A well understood tool is one where people know where the problems lie and work around them. Most "perfect" tools are just project crashing dragons hiding under pretty marketing of immature tooling.
> …I'm really tired of people pissing on solutions (c also comes to mind) that have been working for decades because of edge cases or problems of their own creation because they don't understand the tool.
You would have to be extraordinarily cynical to think that there’s been no progress in making better build software in the past forty years or so.
Yes, there are definitely plenty of build systems out there that were built from scratch to “fix” make without a sufficient understanding of the underlying problem. I’m not going to name any; use your imagination. But make was never that good at handling large projects to begin with, and it was never especially good at ensuring builds are correct. This is not “pissing on make”, for Chris’s sake, make is from 1976 and it’s damn amazing that it’s still useful. This is just recognizing make’s limitations, and one of those limitations is the ability for make to handle large projects well in general, specific cases notwithstanding. Part of that is performance issues, and these are tied to correctness. As projects which use make grow larger, it becomes more likely that they run into problems which either interfere with the ability to run make recursively or the ability to run make incrementally.

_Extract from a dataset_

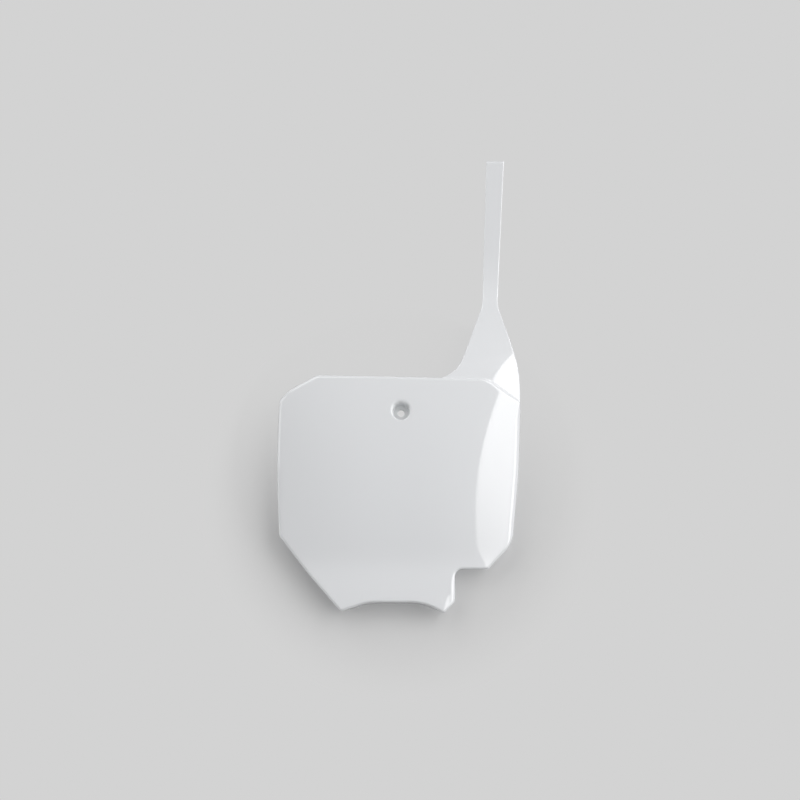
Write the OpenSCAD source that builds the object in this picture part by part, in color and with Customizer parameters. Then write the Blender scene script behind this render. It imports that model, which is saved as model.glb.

The “poor craftsman who blames his tools” aphorism is a nice way to summarize your thoughts about these kind of problems sometimes, and it does apply to using tools like make and C, but it’s also a poor craftsman who chooses tools poorly suited to the task.
This is fairly common in larger projects, so you end up having to do some hackery to manually sequence make invocations if you want to use recursive make (which is pretty awful).
Honestly, for large projects, Make is an insane choice, notwithstanding the fact that people who are sufficiently savvy at Make can sometimes make it work. (If your tools are bad, you can make up for it with extra staff time and expertise.)